Nothing left to do but be. Just me, my thoughts and God. Be still. My breathing slows and deepens.
It’s 4pm. I’m sleepy. I feel my head sink into the pillow as I close my eyes.
It’s 5pm. OK. Here we go again. Be still. Breathe.
I’m sleepy. What time is it now? It’s 6pm. I feel my eyes close as I lie down again.
What time is it? I can barely see the clock in the moonlit room. It’s 7pm. It’s still too early to sleep for the night. I turn the lamp switch and a soft glow permeates the darkness. Be still. Breathe.
8pm. It’s still too early to call it a night, but the weight of my eyelids persuades me to sleep again.
It’s 9pm. One more hour. With all the napping I’ve done today, will I even be able to sleep tonight? Quit worrying. Be still. Breathe.
It’s 10pm. Goodnight.
The Next Day
It’s morning. The light outside hints at sunrise. I’m calm … relaxed … at peace.
I could check my phone, but I don’t want to yet.
I’ll make my coffee and watch the sunrise. Yes. That’s it.
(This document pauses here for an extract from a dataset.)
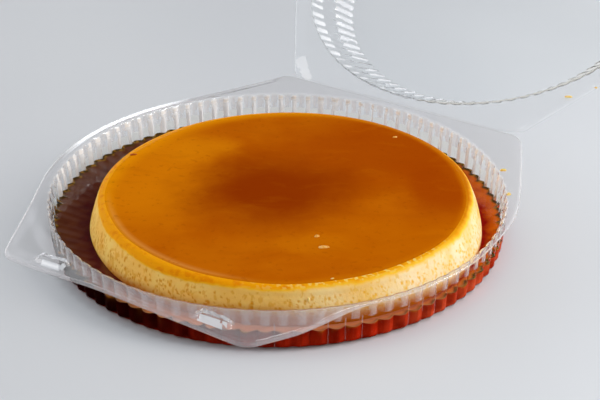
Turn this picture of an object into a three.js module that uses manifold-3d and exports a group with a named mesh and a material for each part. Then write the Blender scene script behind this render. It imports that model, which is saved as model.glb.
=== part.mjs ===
// A leche flan in its clear clamshell: a fluted tray with a hinged, fluted lid standing open behind it,
// the custard turned out upside down in the tray, and the caramel syrup that has run down round it.
// Millimetres, +Z up. The origin is the centre of the tray's foot, on the table. The hinge is at +Y.

import * as THREE from 'three';
import { mergeVertices } from 'three/addons/utils/BufferGeometryUtils.js';
import Module from 'manifold-3d';

const wasm = await Module();
wasm.setup();

// Formed sheet
const sheet = 0.8;
const fluteCount = 90;
const fluteDepth = 2.4;

// Tray
const trayHeight = 23;
const trayRimRadius = 118;
const trayFootRadius = 116;
const trayFootRound = 2.5;

// Flange round both halves: a flat ledge that is round at the sides and has two corners at each end
const frontEdge = 125.6;
const frontCornerX = 65;
const frontCornerRadius = 10;
const hingeEdge = 123;
const hingeCornerRadius = 14;
const trayFlange = { radius: 125, hingeCornerX: 72 };
const lidFlange = { radius: 127, hingeCornerX: 66.5 };
const lipHeight = 3.6;
const flangeWeld = 2.6;

// Lid
const lidRimRadius = 116.5;
const lidShoulderRadius = 102;
const lidShoulderDepth = 16.5;
const lidPanelRadius = 94;
const lidDepth = 25;
const lidTilt = 26;

// Hinge and closing gaps
const hingeGap = 0.6;
const closingGap = 0.4;

// Snap buttons near the front corners, each at its [x, y]
const buttonPlaces = [[-43.5, -120.6], [49.5, -119.2]];
const buttonLength = 18;
const buttonWidth = 5.6;
const buttonHeight = 3;

// Custard, off centre in the tray
const flanX = 9.3;
const flanY = -5.9;
const flanTopRadius = 96;
const flanBaseRadius = 98.6;
const flanWidestRadius = 101.2;
const flanWidestHeight = 6;
const flanHeight = 26.5;
const flanShoulder = 4;
const flanSegments = 96;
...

Each sip of the warm creamy liquid lingers deliciously on my palette. I wait for the sun to gradually rise in the sky. There’s a bright light in the distance. Is that a star? No, it’s moving. It’s the headlights of a jet, waiting its turn to land at the nearby airport.
The sky is getting brighter.
There it is. The sun. It’s going to be another beautiful sunny day.
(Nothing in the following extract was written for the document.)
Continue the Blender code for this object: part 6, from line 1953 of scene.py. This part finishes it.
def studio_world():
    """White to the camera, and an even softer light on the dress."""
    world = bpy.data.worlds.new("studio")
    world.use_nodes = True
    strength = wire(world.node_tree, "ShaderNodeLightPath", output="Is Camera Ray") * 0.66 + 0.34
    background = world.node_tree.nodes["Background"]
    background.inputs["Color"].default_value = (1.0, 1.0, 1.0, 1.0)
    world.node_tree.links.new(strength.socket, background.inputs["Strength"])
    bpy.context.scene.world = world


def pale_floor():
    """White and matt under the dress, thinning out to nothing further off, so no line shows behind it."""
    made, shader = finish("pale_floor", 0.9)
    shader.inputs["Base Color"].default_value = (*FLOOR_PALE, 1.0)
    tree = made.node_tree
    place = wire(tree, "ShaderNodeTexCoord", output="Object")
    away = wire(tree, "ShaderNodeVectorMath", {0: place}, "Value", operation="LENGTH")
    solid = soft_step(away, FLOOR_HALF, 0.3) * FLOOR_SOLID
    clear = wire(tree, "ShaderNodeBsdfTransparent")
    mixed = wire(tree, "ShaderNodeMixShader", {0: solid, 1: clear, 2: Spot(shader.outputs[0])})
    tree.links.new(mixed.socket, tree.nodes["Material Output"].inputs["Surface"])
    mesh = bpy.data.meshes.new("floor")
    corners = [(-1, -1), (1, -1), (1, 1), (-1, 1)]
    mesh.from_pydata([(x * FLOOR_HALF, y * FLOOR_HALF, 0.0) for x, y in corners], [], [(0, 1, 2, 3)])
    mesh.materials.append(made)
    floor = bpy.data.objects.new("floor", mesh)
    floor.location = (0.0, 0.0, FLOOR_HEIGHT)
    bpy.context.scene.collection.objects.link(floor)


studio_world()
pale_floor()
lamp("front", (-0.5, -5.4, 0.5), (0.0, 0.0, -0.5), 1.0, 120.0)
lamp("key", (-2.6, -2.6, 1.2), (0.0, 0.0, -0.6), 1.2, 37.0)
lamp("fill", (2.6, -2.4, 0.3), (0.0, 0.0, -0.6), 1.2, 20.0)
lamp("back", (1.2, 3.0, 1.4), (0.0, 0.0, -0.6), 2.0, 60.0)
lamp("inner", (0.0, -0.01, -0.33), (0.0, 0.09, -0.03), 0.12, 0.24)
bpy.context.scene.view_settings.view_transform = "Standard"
I did it. I unplugged for 24 hours. I didn’t go crazy.
Yesterday, all my attempts to sit still and just breathe were limited to less than an hour, before I would feel my struggle to stay awake. Was that because I truly needed rest, or was it because of my relaxed state, or was it my Ego lulling me to sleep to avoid what was in the moment? I don’t know.
Are we capable of making the “not-of-this-world” experiences happen? I’ve had many significant spiritual moments in my life. But they’ve all occurred unexpectedly at the exact moment I needed them.
Yesterday, I didn’t have any major revelations, no profound spiritual experience. But, without the usual distractions, my connection with God was less like a conference call and more like a dedicated line.
And today … I’m different. My monkey-mind is quiet and I don’t feel any urgency to “get the day started.”